As Aventuras de Gabi nas Terras do Estrogênio — Centésima Quadragésima Quinta Semana
Passabillidade Compulsória
A passabilidade talvez seja o santo graal da comunidade trans. Pudera, a ela não apenas está, de certa forma, associado um padrão de beleza, mas, principalmente, ela traz toda uma segurança ao transitar por espaços públicos. Tanto o bem estar ao se olhar no espelho, como a liberdade de poder estar em público sem medo da violência que tão frequentemente nos acomete são objetivos nobres de serem alcançados. Contudo, não sei se posso dizer o mesmo do amálgama que é a passabilidade. Os motivos são diversos.
Para começar, a passabilidade, na maioria das vezes coloca como objetivo uma estética cisgênera, branca, de magreza extrema, moldada por uma mídia machista e misógina baseada quase que unicamente na preferência sexual dos homens. Nada muito diferente dos padrões inalcançáveis impostos pelos médicos da década de 1960 como condições para uma mulher trans transicionar. Apenas aquelas capazes de excitá-los sexualmente ganhavam esse direito. De uma certa forma, a passabilidade ressignifica a transexual de verdade. Conquanto buscamos e impomos indiscriminadamente a passabilidade como um ideal trans, não adianta falarmos em interseccionalidade. Quantos corpos ela exclui? Quão representativa de nossa comunidade é uma mulher trans passável?
Passabilidade é também domesticação. É se sujeitar a um padrão para ser aceita. É abrir mão de parte de quem somos pelo privilégio condicional cisgênero. Digo condicional, porque basta um observador um pouco mais arguto para perceber que não somos cis. Não interessa quão cedo transicionamos, quão cavalares são as doses em nossa hormonização e quantas cirurgias fizermos. Não somos e nunca seremos cis. Sempre será possível encontrar algum detalhe que denuncie a nossa transgeneridade. Passabilidade absoluta e irrestrita é inatingível. É uma utopia.
Similarmente, não devemos julgar a passabilidade de alguém, colocando-a como exemplo a ser atingido, por fotos publicadas na internet. Ninguém que tenha questões com a sua aparência publicaria uma foto em que se julga feia, não é? Então, por que, nesse paradigma de passabilidade compulsória, alguma transfeminina exibiria uma foto em que não estivesse minimamente passável? Não é raro as pessoas que só me conhecem virtualmente se chocarem com o fato de eu ser, muito mais frequentemente do que gostaria, tratada no masculino. Os inúmeros: mas como isso pode acontecer, se você é tão passável? Infelizmente, essa é uma realidade restrita ao mundo virtual e apenas com uma escolha muito adequada de ângulo e iluminação. Sem contar que não posso abrir a boca. Afinal, não há muito o que se pode fazer para mitigar as mais de duas décadas de estragos promovidos pela testosterona.
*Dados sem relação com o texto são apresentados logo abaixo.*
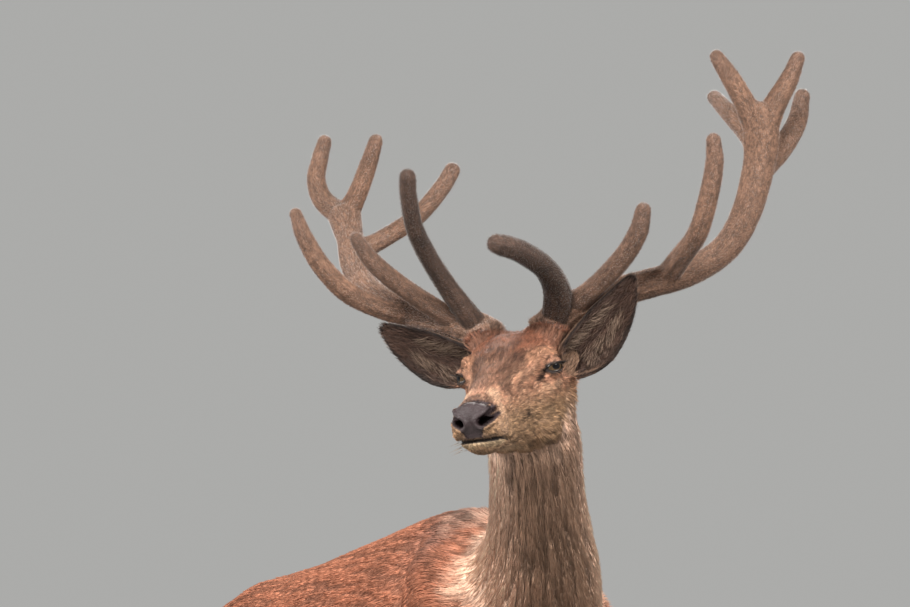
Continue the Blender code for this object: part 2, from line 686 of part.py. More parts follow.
def antler(word, side):
    """The beam in two lengths, then each tine cut to what it grows from."""
    beam_rows = ANTLERS[word]["beam"]
    step = 2
    rows = world_rows(beam_rows, side, (len(beam_rows) - 1) * step + 1)
    at = BEAM_CUT_ROW * step
    ahead = rows[at + 1, :3] - rows[at - 1, :3]
    ahead /= np.linalg.norm(ahead)
    lower = tube(f"antler_{word}_beam_lower", rows, PARTS)
    upper = tube(f"antler_{word}_beam_upper", rows, PARTS)
    before = half_space(f"before_cut_{word}", rows[at, :3] - ahead * GAP / 2, -ahead)
    after = half_space(f"after_cut_{word}", rows[at, :3] + ahead * GAP / 2, ahead)
    cut(lower, before, "INTERSECT")
    cut(upper, after, "INTERSECT")
    taken = [tube(f"antler_{word}_beam_grown", rows, CUTTERS, GAP)]
    head = bpy.data.objects["head"]
    foot = rows[: 2 * step].copy()
    down = foot[0, :3] - foot[1, :3]
    foot[0, :3] += down / np.linalg.norm(down) * SOCKET_GAP
    socket = tube(f"socket_{word}", foot, CUTTERS, SOCKET_GAP, round_end=False)
    cut(head, socket)
    settle(head)
    finished(lower, "velvet")
    finished(upper, "velvet")
    for tine, tine_rows in ANTLERS[word].items():
        if tine == "beam":
            continue
        rows = world_rows(tine_rows, side, len(tine_rows) + 2)
        piece = tube(f"antler_{word}_{tine}", rows, PARTS)
        for cutter in taken:
            cut(piece, cutter)
        taken.append(tube(f"antler_{word}_{tine}_grown", rows, CUTTERS, GAP))
        finished(piece, "velvet")


def build():
    body = whole_body()
    lower_legs(body)
    thighs(body)
    head_parts(body)
    part_off(body, "tail", half_space("zone_tail", (-1.118, 0.0, 0.40), (-1.0, 0.0, 0.12)), "coat")
    part_off(body, "neck", half_space("zone_neck", (0.115, 0.0, 0.615), (0.80, -0.04, 0.60)), "neck_coat")
    body.name = "trunk"
    finished(kept_in(body, PARTS), "coat")
    for word, side in (("left", 1), ("right", -1)):
        antler(word, side)
        finished(ear(word, side), "ear")


build()
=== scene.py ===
"""The looks of a red deer stag in velvet, lying down with its head raised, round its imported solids.

Metres, +X forward along the body, +Y to its left, +Z up, the floor at z = 0. Skin, coat, velvet and hooves
are worked out from the same sections as the solids, drawn in by the depth of the coat.
"""

import math

import bmesh
import bpy
import numpy as np
from mathutils import Matrix, Vector


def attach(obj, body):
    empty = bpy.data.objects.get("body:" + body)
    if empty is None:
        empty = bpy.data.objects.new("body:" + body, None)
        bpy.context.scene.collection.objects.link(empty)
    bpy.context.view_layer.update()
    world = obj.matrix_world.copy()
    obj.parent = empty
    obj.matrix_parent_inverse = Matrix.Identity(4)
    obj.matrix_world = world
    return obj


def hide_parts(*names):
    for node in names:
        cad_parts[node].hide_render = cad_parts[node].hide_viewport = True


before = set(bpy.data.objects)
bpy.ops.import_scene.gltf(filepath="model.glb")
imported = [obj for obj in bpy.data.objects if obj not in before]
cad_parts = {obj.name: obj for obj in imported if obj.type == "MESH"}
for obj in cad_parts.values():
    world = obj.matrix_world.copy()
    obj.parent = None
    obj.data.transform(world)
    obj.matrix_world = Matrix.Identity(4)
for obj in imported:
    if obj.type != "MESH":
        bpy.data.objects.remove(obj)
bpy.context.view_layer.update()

SIDES = (("left", 1), ("right", -1))

# The head's own frame has its origin midway between the eyes.
HEAD_AT = (0.525, -0.275, 0.875)
HEAD_TURN = (-45.5, -10.5, 6.0)  # degrees: towards its left, nose up, left side up

# Sections of the trunk: x, top, widest level, bottom, half width, fullness of the upper half.
TRUNK = (
    (0.315, 0.400, 0.310, 0.220, 0.050, 2.0),
    (0.285, 0.465, 0.310, 0.150, 0.095, 2.0),
    (0.220, 0.545, 0.320, 0.075, 0.135, 2.0),
    (0.120, 0.622, 0.330, 0.022, 0.170, 1.9),
    (0.000, 0.668, 0.330, -0.006, 0.196, 1.75),
    (-0.140, 0.668, 0.320, -0.010, 0.214, 1.75),
    (-0.340, 0.628, 0.300, -0.010, 0.236, 1.9),
    (-0.550, 0.588, 0.285, -0.010, 0.248, 2.0),
    (-0.740, 0.562, 0.285, -0.006, 0.232, 1.95),
    (-0.890, 0.536, 0.290, 0.006, 0.200, 1.85),
    (-1.000, 0.490, 0.285, 0.035, 0.165, 1.9),
    (-1.080, 0.425, 0.280, 0.095, 0.118, 2.0),
    (-1.120, 0.360, 0.275, 0.180, 0.055, 2.0),
)
# Along the neck: x, y, z, half width, reach to the nape, reach to the throat.
NECK = (
    (0.020, 0.000, 0.420, 0.150, 0.215, 0.200),
    (0.130, 0.000, 0.475, 0.132, 0.175, 0.185),
    (0.250, -0.045, 0.565, 0.104, 0.128, 0.140),
    (0.360, -0.115, 0.665, 0.086, 0.100, 0.105),
    (0.443, -0.174, 0.765, 0.085, 0.086, 0.088),
    (0.488, -0.217, 0.835, 0.086, 0.080, 0.070),
)
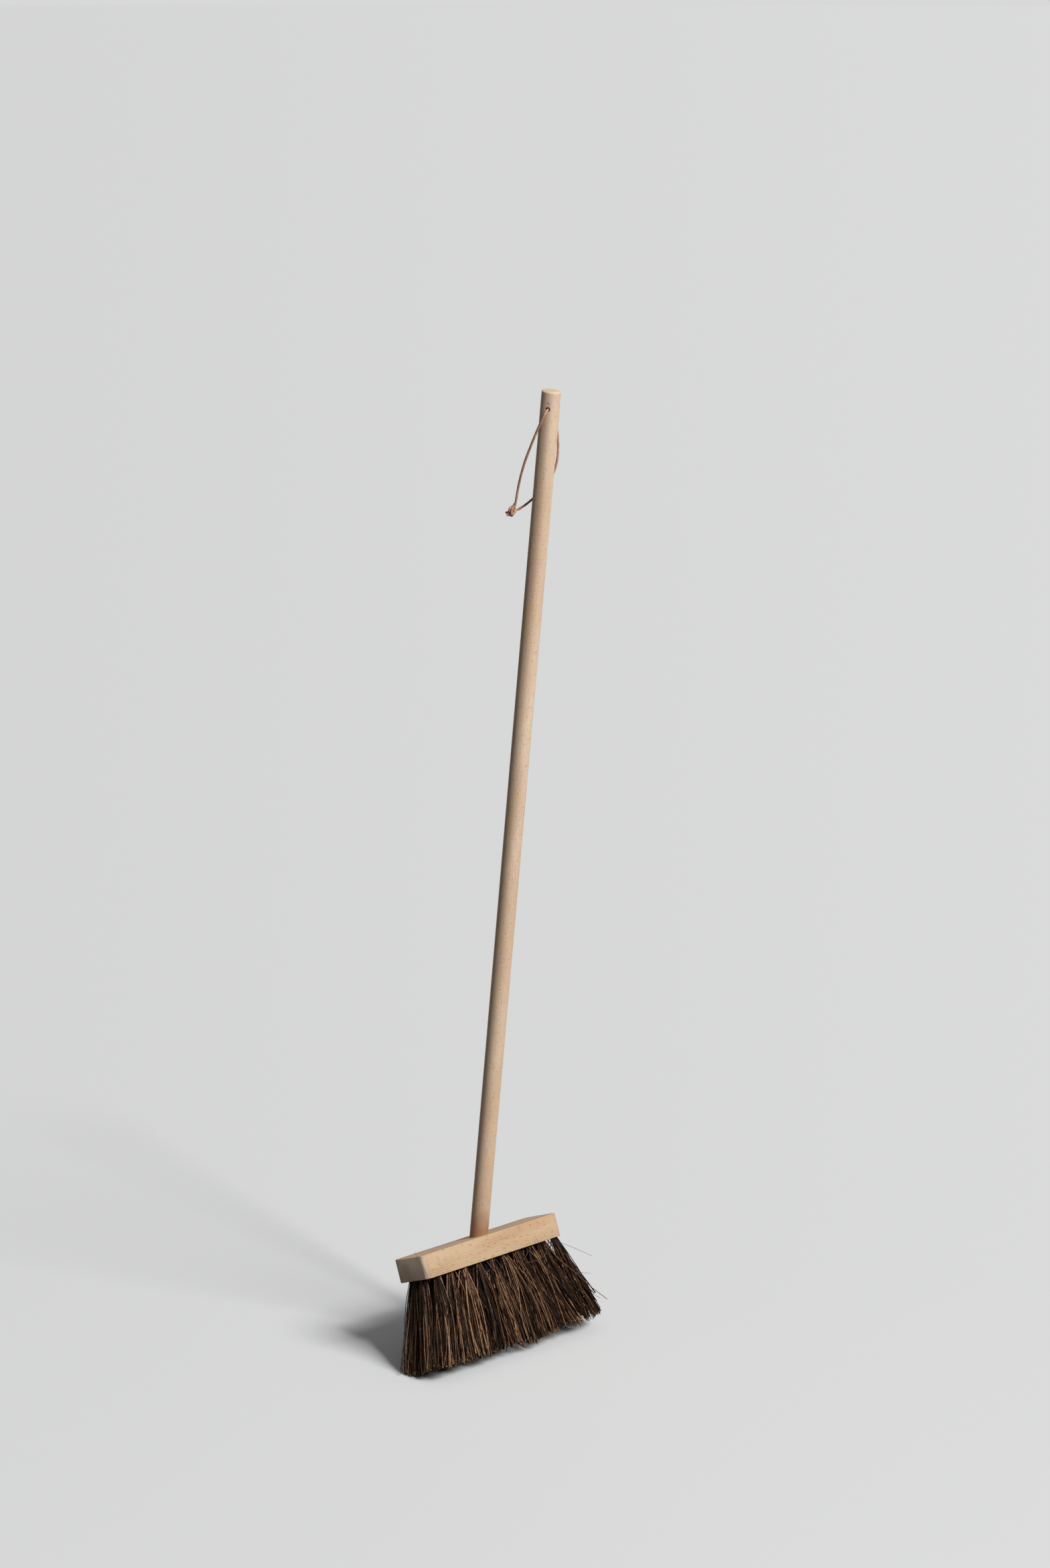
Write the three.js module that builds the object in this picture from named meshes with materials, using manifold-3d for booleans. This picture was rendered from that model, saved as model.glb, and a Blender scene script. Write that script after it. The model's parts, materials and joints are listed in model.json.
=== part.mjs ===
// Street broom: a beech head filled with stiff plant-fibre tufts, a round wooden
// handle set at an angle in the head, and a leather hanging loop through the
// handle's top. Millimetres, +Z up, head length along X, front of the broom
// towards -Y. The origin is the middle of the broom's plan box, on the ground.

import * as THREE from 'three';
import { mergeGeometries, mergeVertices } from 'three/addons/utils/BufferGeometryUtils.js';
import Module from 'manifold-3d';

const wasm = await Module();
wasm.setup();

// Clearance between pieces that touch, and the overrun of every cutting tool
const FIT_GAP = 0.3;
const CUT_OVERRUN = 2;

// Head block
const BLOCK_LENGTH = 246;
const BLOCK_WIDTH = 61;
const BLOCK_THICKNESS = 31;
const BLOCK_CORNER_RADIUS = 8;
const BLOCK_EDGE_EASE = 0.8;
const BLOCK_CORNER_STEPS = 5;
const BLOCK_TILT_DEG = 19.8;
const BLOCK_CENTRE_HEIGHT = 131;

// Handle and the socket that holds it
const HANDLE_LENGTH = 1150;
const HANDLE_DIAMETER = 24;
const HANDLE_END_ROUND = 2.5;
const HANDLE_FOOT_CHAMFER = 1.2;
const HANDLE_SIDES = 32;
const HANDLE_ROUND_STEPS = 3;
const SOCKET_ANGLE_DEG = 26.5;
const SOCKET_DEPTH = 24;
const SOCKET_FRONT_OFFSET = 5.5;

// Cross hole for the hanging loop
const CORD_HOLE_DIAMETER = 6;
const CORD_HOLE_BELOW_END = 22;
const CORD_HOLE_TURN_DEG = 58.5;
const CORD_HOLE_SIDES = 16;

// Tuft pattern on the underside of the block, its rows from front to back. Each
// row is shifted along the block by a share of the tuft pitch.
const ROW_SHIFT_SHARES = [0.3, -0.2, -0.1, 0.1];
const TUFT_ROWS = ROW_SHIFT_SHARES.length;
const TUFTS_PER_ROW = 10;
const TUFT_END_MARGIN = 17.25;
const TUFT_SIDE_MARGIN = 10.5;
const TUFT_HOLE_DIAMETER = 9;
const TUFT_HOLE_DEPTH = 12;
const TUFT_HOLE_SIDES = 12;
const SOCKET_WALL = 1.5;
const BACKING_THICKNESS = 5;
const BACKING_END_WALL = 4;

// Folded root of a tuft and the wire staple that pins it
const TUFT_ROOT_SIDES = 8;
const TUFT_ROOT_TOP_BELOW_HOLE_END = 2.5;
const STAPLE_WIRE = 1.2;
const STAPLE_WIDTH = 6.6;
const STAPLE_LEG_PAST_HOLE = 4.5;

// Strands
const STRANDS_PER_TUFT = 10;
const STRAND_LENGTH = 122;
const STRAND_LENGTH_SPREAD = 2.5;
const STRAND_ROOT_RADIUS = 0.75;
const STRAND_TIP_RADIUS = 0.6;
const STRAND_SIDES = 3;
const STRAND_SINK = 1.2;
const TUFT_ROOT_REACH = 3.4;
const TUFT_TIP_REACH_X = 13.5;
const TUFT_TIP_REACH_Y = 6;
const END_TUFT_SPLAY = 36;
const SIDE_TUFT_SPLAY = 2.7;
const TIP_WANDER = 1;
const STRAND_BEND_SHARE = 0.2;
const FLAT_CUT_DEPTH = 0.5;

// Leather loop and its knot
const CORD_DIAMETER = 3;
const CORD_SIDES = 8;
const CORD_STEPS = 76;
const NECK_STEPS = 3;
const KNOT_CORE_WIDTH = 9;
const KNOT_CORE_DEPTH = 8;
const KNOT_CORE_HEIGHT = 8.6;
const KNOT_WRAP_DIAMETER = 7.4;
const KNOT_CORE_STEPS = 12;
const KNOT_WRAP_STEPS = 16;
const TAIL_LENGTHS = [11, 9.4];

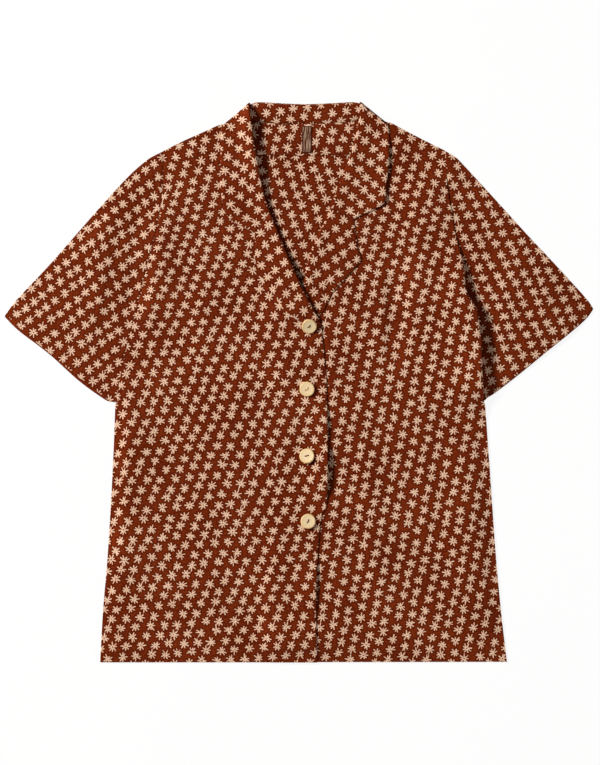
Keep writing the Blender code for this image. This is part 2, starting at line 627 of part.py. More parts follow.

Muitas vezes essa quebra da ilusão de cisgeneridade que outras pessoas têm de mim é puramente circunstancial. Em muitos lugares que vou, sou tratada quase que exclusivamente no feminino, se estou só. Contudo, se estiver acompanhada pela minha esposa, a chance de me tratarem no masculino aumenta exponencialmente. Nesse caso, não há muito o que eu possa fazer. Trata-se de um reflexo da homofobia em nossa sociedade, que só enxerga como um casal verdadeiro aquele formado por um homem e uma mulher. Daí quando me contrastam com a minha esposa, não há ilusão de cisgeneridade que se sustente. As minhas características mais masculinas se tornam óbvias e as pessoas imediatamente supõem que eu seja um homem.
Dói muito ser tratada no masculino. Talvez, mais do que deveria. Gostaria de nunca mais passar por isso. Só que sei ser impossível. Não sem uma mudança completa em nossa sociedade, que, infelizmente, demorará muito mais tempo do que me resta de vida para se consumar. Entretanto, isso não significa que não devamos lutar por essa desconstrução e pela valorização dos corpos trans fora da limitante ótica cisgênera. Temos que encontrar e promover nossas próprias métricas.